** START Data in this exercise **

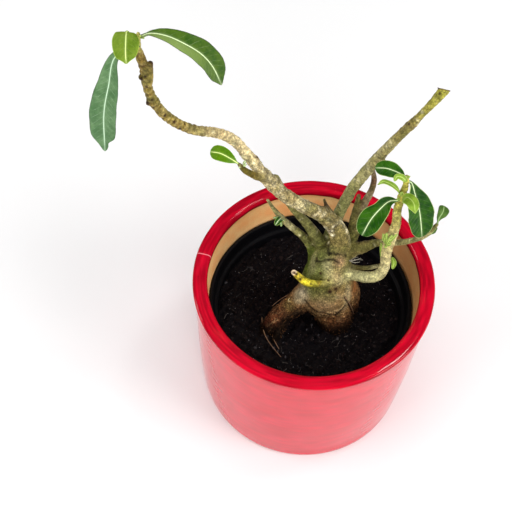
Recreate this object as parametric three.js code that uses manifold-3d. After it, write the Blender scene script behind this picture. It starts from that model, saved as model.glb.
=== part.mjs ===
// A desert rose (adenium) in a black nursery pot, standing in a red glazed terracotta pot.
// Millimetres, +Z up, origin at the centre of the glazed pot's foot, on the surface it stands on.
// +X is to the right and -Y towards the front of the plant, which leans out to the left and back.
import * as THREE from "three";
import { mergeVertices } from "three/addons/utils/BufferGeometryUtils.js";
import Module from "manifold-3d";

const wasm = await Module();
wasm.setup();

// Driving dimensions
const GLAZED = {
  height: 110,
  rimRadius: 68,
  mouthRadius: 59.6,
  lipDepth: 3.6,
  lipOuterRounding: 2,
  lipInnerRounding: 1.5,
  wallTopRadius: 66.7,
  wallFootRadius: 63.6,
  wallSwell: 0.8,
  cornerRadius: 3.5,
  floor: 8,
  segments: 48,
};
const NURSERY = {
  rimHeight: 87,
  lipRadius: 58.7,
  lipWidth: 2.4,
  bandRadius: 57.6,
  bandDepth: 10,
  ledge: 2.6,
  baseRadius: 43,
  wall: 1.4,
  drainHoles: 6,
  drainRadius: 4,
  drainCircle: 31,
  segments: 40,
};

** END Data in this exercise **
** START Data in this exercise **

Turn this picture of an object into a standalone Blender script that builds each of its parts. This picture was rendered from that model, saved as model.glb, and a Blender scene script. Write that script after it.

** END Data in this exercise **
** START Data in this exercise **

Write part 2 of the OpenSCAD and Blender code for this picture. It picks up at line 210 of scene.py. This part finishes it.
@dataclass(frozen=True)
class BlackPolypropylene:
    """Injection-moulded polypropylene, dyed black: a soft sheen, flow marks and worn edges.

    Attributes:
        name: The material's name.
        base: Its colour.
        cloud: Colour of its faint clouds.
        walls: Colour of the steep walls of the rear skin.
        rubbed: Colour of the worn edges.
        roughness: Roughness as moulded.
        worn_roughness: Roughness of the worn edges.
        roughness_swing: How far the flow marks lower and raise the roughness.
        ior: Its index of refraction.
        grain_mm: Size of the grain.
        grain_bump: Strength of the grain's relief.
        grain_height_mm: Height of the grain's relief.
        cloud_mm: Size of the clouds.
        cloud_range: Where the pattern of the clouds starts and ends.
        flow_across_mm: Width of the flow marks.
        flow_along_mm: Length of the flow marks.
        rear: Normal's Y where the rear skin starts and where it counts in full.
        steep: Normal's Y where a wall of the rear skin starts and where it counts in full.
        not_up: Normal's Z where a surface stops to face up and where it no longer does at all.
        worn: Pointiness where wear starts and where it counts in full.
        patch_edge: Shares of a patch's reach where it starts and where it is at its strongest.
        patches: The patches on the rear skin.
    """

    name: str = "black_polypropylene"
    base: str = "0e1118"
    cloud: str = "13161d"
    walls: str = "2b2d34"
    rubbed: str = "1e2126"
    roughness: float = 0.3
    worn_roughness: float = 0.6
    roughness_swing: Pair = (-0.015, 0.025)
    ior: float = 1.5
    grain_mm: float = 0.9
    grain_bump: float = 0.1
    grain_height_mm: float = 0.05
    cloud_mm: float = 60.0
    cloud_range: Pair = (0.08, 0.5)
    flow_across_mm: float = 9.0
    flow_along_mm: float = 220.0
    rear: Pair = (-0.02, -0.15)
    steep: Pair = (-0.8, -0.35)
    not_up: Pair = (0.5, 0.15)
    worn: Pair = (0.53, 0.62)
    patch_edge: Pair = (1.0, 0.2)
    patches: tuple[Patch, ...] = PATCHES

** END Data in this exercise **

Copy exactly the lines from the line with "Write part 2" up to and including the line with "and worn edges.", and no other lines.

- The result -
Write part 2 of the OpenSCAD and Blender code for this picture. It picks up at line 210 of scene.py. This part finishes it.
@dataclass(frozen=True)
class BlackPolypropylene:
    """Injection-moulded polypropylene, dyed black: a soft sheen, flow marks and worn edges.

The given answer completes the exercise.